Unbelievable hypocrisy from US and its vassals UK, Australia, France, etc.!
Yep, hypocrisy left, right and centre when it comes to their dealings with China. All that screed about a polluting China, and then we discover that they’ve been exporting their waste to China to process. Easy peasy. So all that grandstanding about how they are recycling plastic and other waste, they actually do on China’e environmental dime, while lecturing the rest of the world about it. China’s recent move to stop importing these waste was met with howls of protest and the US, for example, is demanding that China continue to take its rubbish. Talk about chutzpah.
Yes, China method (Solvent Extraction) of extracting rare earth is polluting of the area around the separtion plants. But the new method developed in Canada called Molecular Recognition technology is about to change all that. It is green chemistry. Able to extract rare earths from mining waste/tailing, oil sands, coal ash and clay and soil around coal seams. To learn more, check out: Ucore.com
Deep seabed resources in the high seas regime – the “common heritage of mankind”?
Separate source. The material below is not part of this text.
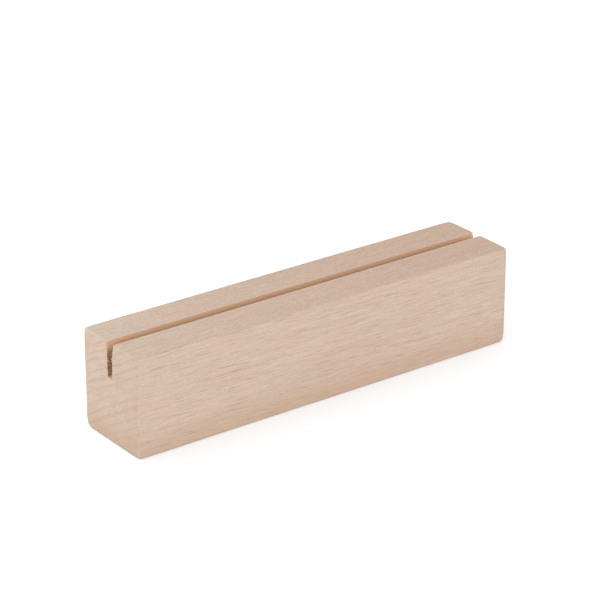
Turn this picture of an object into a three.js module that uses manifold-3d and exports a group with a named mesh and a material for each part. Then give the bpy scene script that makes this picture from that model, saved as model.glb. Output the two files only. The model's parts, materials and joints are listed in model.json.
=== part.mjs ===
// Table number holder: one block of solid beech with a slot sawn along its top, in which a card or a
// thin sign stands upright. Nothing is glued, screwed or hinged to it.
//
// Millimetres, +Z up. +X runs along the block and its slot, and -Y is the front face. The origin is the
// middle of the flat underside, so the block stands on z = 0.
import * as THREE from "three";
import { RoundedBoxGeometry } from "three/addons/geometries/RoundedBoxGeometry.js";
import { mergeVertices } from "three/addons/utils/BufferGeometryUtils.js";
import Module from "manifold-3d";

// The planed block. Its ends are cross-cut square, and sanding has only just rounded its arrises.
const BLOCK_LENGTH = 150;
const BLOCK_WIDTH = 30.7;
const BLOCK_HEIGHT = 34.8;
const ARRIS_RADIUS = 0.6;
const ARRIS_SEGMENTS = 4;

// The slot. A thick grooving blade makes it in one pass, end to end, after the sanding, so its lips stay
// sharp.
const SLOT_WIDTH = 3.9;
const SLOT_DEPTH = 12.4;
const SLOT_FLOOR_RADIUS = 0.6;
const FLOOR_ARC_SEGMENTS = 4;

// How far the cutter runs past the block's top and both its ends, so that it cuts them cleanly.
const CUTTER_OVERRUN = 5;

const BEECH_COLOUR = 0xd8bda2;
const BEECH_ROUGHNESS = 0.62;

const wasm = await Module();
wasm.setup();

// A closed three.js geometry as a manifold-3d solid.
function solidOf(geometry) {
  const bare = geometry.clone();
  bare.deleteAttribute("normal");
  bare.deleteAttribute("uv");
  const merged = mergeVertices(bare);
  const mesh = new wasm.Mesh({
    numProp: 3,
    vertProperties: new Float32Array(merged.attributes.position.array),
    triVerts: new Uint32Array(merged.index.array),
  });
  return new wasm.Manifold(mesh);
}

// A manifold-3d solid as a three.js geometry with flat shading.
function geometryOf(solid) {
  const mesh = solid.getMesh();
  const shared = new THREE.BufferGeometry();
  shared.setAttribute("position", new THREE.BufferAttribute(mesh.vertProperties, mesh.numProp));
  shared.setIndex(new THREE.BufferAttribute(mesh.triVerts, 1));
  const flat = shared.toNonIndexed();
  flat.computeVertexNormals();
  return flat;
}

// The block before it is slotted, standing on z = 0.
function roundedBlock() {
  const block = new RoundedBoxGeometry(
    BLOCK_LENGTH,
    BLOCK_WIDTH,
    BLOCK_HEIGHT,
    ARRIS_SEGMENTS,
    ARRIS_RADIUS,
  );
  return block.translate(0, 0, BLOCK_HEIGHT / 2);
}

// What the saw takes away: a flat-bottomed groove whose two floor corners are round, drawn as a section
// across the block and swept along its length.
function slotCutter() {
  const half = SLOT_WIDTH / 2;
  const floor = BLOCK_HEIGHT - SLOT_DEPTH;
  const top = BLOCK_HEIGHT + CUTTER_OVERRUN;
  const arcCentreZ = floor + SLOT_FLOOR_RADIUS;
  const arcCentreY = half - SLOT_FLOOR_RADIUS;
  const section = new THREE.Shape();
  section.moveTo(-half, top);
  section.lineTo(-half, arcCentreZ);
  section.absarc(-arcCentreY, arcCentreZ, SLOT_FLOOR_RADIUS, Math.PI, 1.5 * Math.PI, false);
  section.lineTo(arcCentreY, floor);
  section.absarc(arcCentreY, arcCentreZ, SLOT_FLOOR_RADIUS, 1.5 * Math.PI, 2 * Math.PI, false);
  section.lineTo(half, top);
  section.closePath();

  const run = BLOCK_LENGTH + 2 * CUTTER_OVERRUN;
  const cutter = new THREE.ExtrudeGeometry(section, {
    depth: run,
    bevelEnabled: false,
    curveSegments: FLOOR_ARC_SEGMENTS,
  });
  // The section's own x and y become the block's Y and Z, and the sweep becomes its X.
  const turn = new THREE.Matrix4().makeBasis(
    new THREE.Vector3(0, 1, 0),
    new THREE.Vector3(0, 0, 1),
    new THREE.Vector3(1, 0, 0),
  );
  return cutter.applyMatrix4(turn).translate(-run / 2, 0, 0);
}

function beechBlock() {
  const slotted = solidOf(roundedBlock()).subtract(solidOf(slotCutter()));
  const material = new THREE.MeshStandardMaterial({
    color: BEECH_COLOUR,
    roughness: BEECH_ROUGHNESS,
    metalness: 0,
  });
  const mesh = new THREE.Mesh(geometryOf(slotted), material);
  mesh.name = "beech_block";
  return mesh;
}

const group = new THREE.Group();
group.add(beechBlock());

export default group;
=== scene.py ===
import json
import math

import bmesh
import bpy
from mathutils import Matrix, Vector


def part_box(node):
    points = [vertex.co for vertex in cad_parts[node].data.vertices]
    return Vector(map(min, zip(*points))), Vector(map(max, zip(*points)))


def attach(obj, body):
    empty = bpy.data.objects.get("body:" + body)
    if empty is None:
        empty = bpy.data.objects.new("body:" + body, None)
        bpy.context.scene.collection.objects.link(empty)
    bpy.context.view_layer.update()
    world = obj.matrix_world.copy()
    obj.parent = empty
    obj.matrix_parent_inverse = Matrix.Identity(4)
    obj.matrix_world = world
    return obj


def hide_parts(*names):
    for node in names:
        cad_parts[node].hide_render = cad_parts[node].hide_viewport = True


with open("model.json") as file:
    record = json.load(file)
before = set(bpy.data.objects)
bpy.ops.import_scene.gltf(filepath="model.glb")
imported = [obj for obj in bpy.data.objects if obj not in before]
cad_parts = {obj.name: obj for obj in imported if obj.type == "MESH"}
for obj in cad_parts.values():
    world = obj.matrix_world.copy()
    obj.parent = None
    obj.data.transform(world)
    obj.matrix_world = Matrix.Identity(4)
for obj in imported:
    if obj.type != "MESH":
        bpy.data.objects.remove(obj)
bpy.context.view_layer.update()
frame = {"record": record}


# ---- The slotted block ----------------------------------------------------------------------------
# The whole holder is one length of beech: planed, cross-cut square, and sanded until its arrises are
# just round. The slot is sawn afterwards, from end to end, so its lips are sharp and a little torn, and
# the walls inside it keep the marks of the blade.

low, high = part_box("beech_block")
mounts = {mount["name"]: Vector(mount["pos_m"]) for mount in frame["record"]["mounts"]}
slot_floor = mounts["slot_floor"]
slot_width = 2 * (mounts["slot_back_wall"].y - slot_floor.y)
MM = 0.001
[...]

As in many business stories, potential discovery is a long way from actual production: "…extracting such metals from seabed sludge is expensive and technically challenging. …could still take years to figure out the best method of exploration."
And is it normal for an EEZ to extend 1850 km from the country claiming it? Not that I’m doubting it, it just seems a long way. The Paracel Islands in the South China Sea are closer to China than that….
But it would be a good thing for more countries than one to have economic deposits of rare earths. I like to see China getting stronger, but effective monopolies are a bad thing in principle.
You are right sharma, the possibility is big that china might hurriedly show to japan & to the world of their own map showing that the area from where the new discovery about a rare mineral deposit in japan’s pacific territory, is in itself lies within china’s exclusive economic zone. China is a master notorious deceiver. They might expore the place on a pretext of putting up a temporary shelter for their fishermen and eventually they’ll secure the place & they’ll put up a man made island in the place as what they did in southwest philippine sea.